E allora ecco Kobe, MVP della stagione Nba, i migliori playmakers dell'anno, Paul e Williams, il miglior rimbalzista, Howard, un ritrovato Wade (il migliore dei suoi a Pechino), la solita potenza di James (già  presente ad Atene), e via tutti gli altri.

Qualcosa in centimetri mancava, ad essere sinceri, ma con roster simile quello poteva tranquillamente non essere un problema. E infatti così è stato.

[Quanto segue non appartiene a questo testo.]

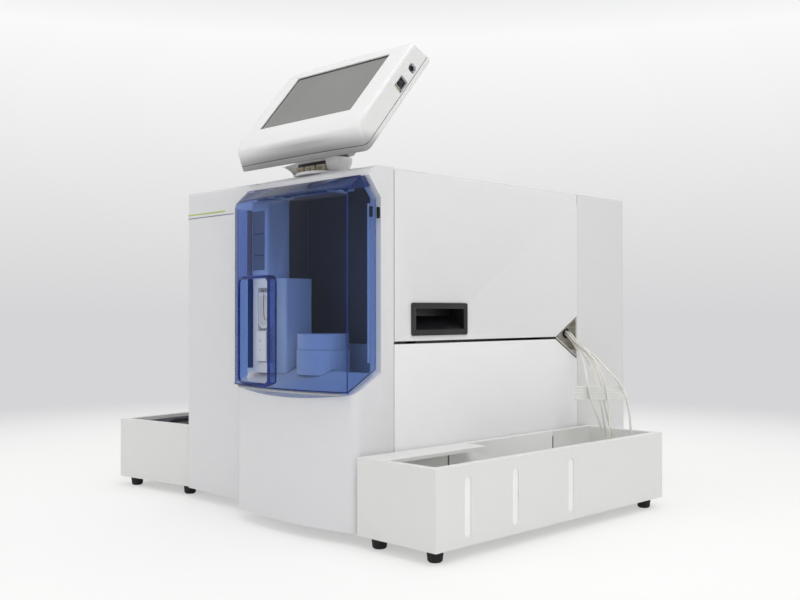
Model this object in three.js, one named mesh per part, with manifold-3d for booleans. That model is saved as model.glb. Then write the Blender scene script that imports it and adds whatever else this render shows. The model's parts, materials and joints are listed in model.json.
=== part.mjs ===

Ma qualcosa di diverso, qualcos'altro, rispetto alle ultime apparizioni, c'era. Si vedeva negli occhi dei protagonisti. Si vedeva da come, fin dalle prime battute del torneo, ogni giocatore lottava su ogni pallone, anche con la squadra avanti un abisso rispetto agli avversari.

Grinta, voglia, determinazione verso l'unico obiettivo della spedizione: tornare a vincere la medaglia d'oro, dimostrare di poter essere di nuovo i migliori.
Tutti volevano l'oro, a qualunque costo, e tutti l'hanno dimostrato senza perdere troppo tempo davanti allo specchio.

Ecco perché Team Usa è tornato sul gradino più alto del podio.

Onore alla Spagna che ci ha provato fino all'ultimo, con la sua classe e i suoi campioni. Ma questi Stati Uniti, per una volta, sono tornati imbattibili.

Intanto si guarda già  alla Turchia e ai prossimi campionati mondiali: il titolo non varca l'oceano dal lontano 1994. E c'è da scommettere che vedremo ancora in azione il Dream Team. Quello vero.